Far from me the idea of discouraging you in your chat-bot endeavor, I just hope that this long and generic exposé will encourage to look-before-you-leap, as this will truly save you time in the long run, I think in two ways:
provide you some frames of references (again, even if your intention is to "think outside these boxes")
maybe entice you to redefine the problem, for example by limiting it to particular domains of conversation (sports, or health, or life at a particular university campus...) or by focusing on a particular aspect of the problem (semantic awareness, smooth, natural sounding grammar, use of colloquial forms...)
Good luck ;-)

Check out MegaHAL's implementation for some ideas. We've used a variant of this bot for ages in an IRC channel of ours, and he does on occasion appear to be the intelligent mixture of many of our dominant personalities.

You "train" the bot -
each time the bot answer, you rank (or the tester) the answer - if the answer is good/logical - give high rank, if the answer is bad... low/negative rank.
use the ranking in the future to choose the answer, and this is how the bot learns...

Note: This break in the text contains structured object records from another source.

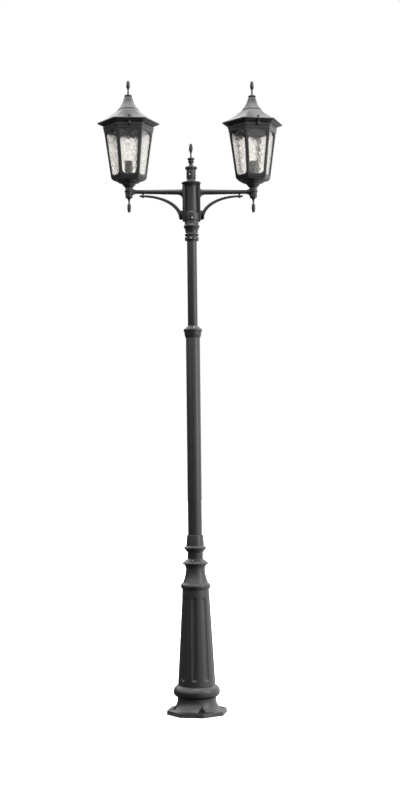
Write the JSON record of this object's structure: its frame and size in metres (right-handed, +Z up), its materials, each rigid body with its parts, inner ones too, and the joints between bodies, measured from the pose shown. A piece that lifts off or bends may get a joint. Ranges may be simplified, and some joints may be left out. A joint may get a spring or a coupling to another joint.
{
  "type": "street lamp post",
  "caption": "Twin-lantern street lamp post: octagonal cast foot, fluted column, two-stage round pole, straight arms with curved braces, and six-sided glazed lanterns with hinged roofs.",
  "frame": {"origin": "centre of the foot plate's underside, on the pole's centre line", "axes": "+Z up along the pole, the two arms along X, the roof hinges towards +Y"},
  "size_m": [0.7998, 0.2588, 2.697],
  "materials": {
    "casting_coat": "satin black powder coat over sand-cast aluminium",
    "pole_coat": "satin black powder coat over drawn tube",
    "black_screw": "black oxide",
    "stainless": "plain stainless steel",
    "zinc_plate": "bright zinc plate",
    "water_glass": "clear rippled glass",
    "porcelain": "glazed porcelain",
    "brass_shell": "plain",
    "seal_rubber": "matt",
    "cable_sheath": "matt sheath"
  },
  "bodies": {
    "post": {"foot_casting": "casting_coat", "fluted_column": "casting_coat", "bell_casting": "casting_coat", "pole_sleeve": "casting_coat", "tie_rods": "zinc_plate", "tie_nuts": "zinc_plate", "lower_pole": "pole_coat", "joint_bush": "zinc_plate", "joint_collar": "casting_coat", "upper_pole": "pole_coat", "capital_collar": "casting_coat", "capital_casting": "casting_coat", "set_screws": "stainless", "hub_casting": "casting_coat", "hub_cover": "casting_coat", "top_tube": "casting_coat", "top_cap": "casting_coat", "top_finial": "casting_coat", "left_arm": "casting_coat", "right_arm": "casting_coat", "arm_bolts": "stainless", "left_brace": "casting_coat", "right_brace": "casting_coat", "brace_studs": "casting_coat", "drop_finials": "casting_coat", "terminal_block": "porcelain", "left_arm_lead": "cable_sheath", "right_arm_lead": "cable_sheath"},
    "left_lantern": {"left_stem": "zinc_plate", "left_bowl": "casting_coat", "left_tray": "zinc_plate", "left_cage": "casting_coat", "left_glass": "water_glass", "left_pane_clips": "zinc_plate", "left_lamp_holder": "porcelain", "left_lamp_shell": "brass_shell", "left_stem_lead": "cable_sheath", "left_hinge_pin": "stainless"},
    "left_hood": {"left_roof": "casting_coat", "left_roof_cone": "casting_coat", "left_roof_seal": "seal_rubber", "left_roof_finial": "casting_coat", "left_catch_screw": "black_screw"},
    "right_lantern": {"right_stem": "zinc_plate", "right_bowl": "casting_coat", "right_tray": "zinc_plate", "right_cage": "casting_coat", "right_glass": "water_glass", "right_pane_clips": "zinc_plate", "right_lamp_holder": "porcelain", "right_lamp_shell": "brass_shell", "right_stem_lead": "cable_sheath", "right_hinge_pin": "stainless"},
    "right_hood": {"right_roof": "casting_coat", "right_roof_cone": "casting_coat", "right_roof_seal": "seal_rubber", "right_roof_finial": "casting_coat", "right_catch_screw": "black_screw"}
  },
  "joints": [
    {"name": "left_lantern_turn", "type": "hinge", "parent": "post", "child": "left_lantern", "pos_m": [-0.267, 0, 2.214], "axis": [0, 0, 1], "range_deg": [-170, 170]},
    {"name": "left_roof_hinge", "type": "hinge", "parent": "left_lantern", "child": "left_hood", "pos_m": [-0.27059, 0.10294, 2.493], "axis": [-0.9994, -0.0349, 0], "range_deg": [0, 100]},
    {"name": "right_lantern_turn", "type": "hinge", "parent": "post", "child": "right_lantern", "pos_m": [0.267, 0, 2.214], "axis": [0, 0, 1], "range_deg": [-170, 170]},
    {"name": "right_roof_hinge", "type": "hinge", "parent": "right_lantern", "child": "right_hood", "pos_m": [0.25178, 0.10187, 2.493], "axis": [-0.989, -0.1478, 0], "range_deg": [0, 100]}
  ]
}
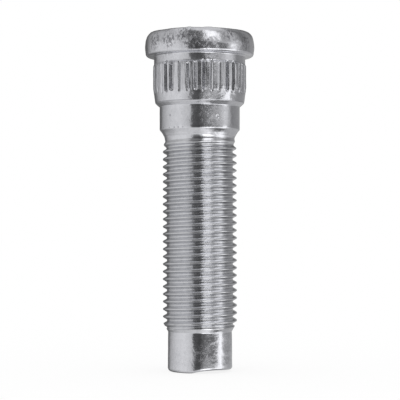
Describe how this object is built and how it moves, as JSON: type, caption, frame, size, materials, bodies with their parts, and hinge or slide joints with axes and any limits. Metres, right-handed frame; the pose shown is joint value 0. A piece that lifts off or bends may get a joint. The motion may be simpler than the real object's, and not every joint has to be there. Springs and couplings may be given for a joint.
{
  "type": "axle stud",
  "caption": "Press-in axle stud with a round domed head, a straight knurl with a tapered lead, a plain shoulder, a fine right-hand thread and a plain pilot end.",
  "frame": {"origin": "centre of the flat end of the pilot, which is the lowest point of the upright stud", "axes": "+Z along the stud's axis from the pilot end up to the head; +X and +Y are square to it, and the stud is round, so neither has a meaning of its own"},
  "size_m": [0.0186, 0.0186, 0.0575],
  "materials": {
    "zinc_plated_steel": "bright zinc plating, slightly mottled"
  },
  "bodies": {
    "root": {"wheel_stud": "zinc_plated_steel"}
  },
  "joints": []
}
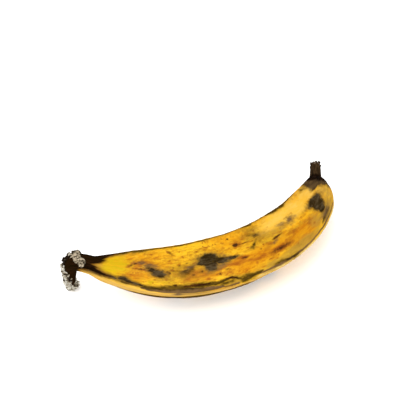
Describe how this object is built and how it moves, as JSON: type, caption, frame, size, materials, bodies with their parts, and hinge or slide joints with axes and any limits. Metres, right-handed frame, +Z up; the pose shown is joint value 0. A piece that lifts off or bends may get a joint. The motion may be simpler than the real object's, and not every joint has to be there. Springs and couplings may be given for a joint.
{
  "type": "plantain",
  "caption": "Ripe spotted plantain lying on its side: a curved, ridged fruit with a bent dark stalk, a dried crust of crown and a short beak.",
  "frame": {"origin": "centre of the bounding box in the floor plane, at the height of the surface that the fruit rests on", "axes": "+X from the torn stalk end towards the blossom end, -Y towards the outer bend, +Z up"},
  "size_m": [0.2234, 0.088, 0.0456],
  "materials": {
    "peel": "satin",
    "crust": "matte",
    "scar": "matte"
  },
  "bodies": {
    "root": {"fruit": "peel", "torn_crown": "crust", "flower_scar": "scar"}
  },
  "joints": []
}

There's a great description of Eliza in Paradigms of AI Programming. You should be able to implement a simple Eliza bot in a few days of work.
This isn't a learning algorithm, but it's surprising how realistic answers can be from something so simple.

You can create your own chat bot on BOT libre, http://www.botlibre.com.
The bots learns, can be trained, can be scripted, and your can program them, or let them program themselves.
Thew site supports embedding your bot on your own site, has REST API access, Android, IRC, Twitter. Free hosting, even for commercial bots.

AIML from the AliceBot project may help you out. It's a whole XML schema (if that doesn't put you off) for the branch of AI its concerned with.
An example from Wikipedia:
<category>
<pattern>WHAT IS YOUR NAME</pattern>
<template>My name is <bot name="name"/>.</template>
</category>
RebbeccaAIML is one quite well documented implementation.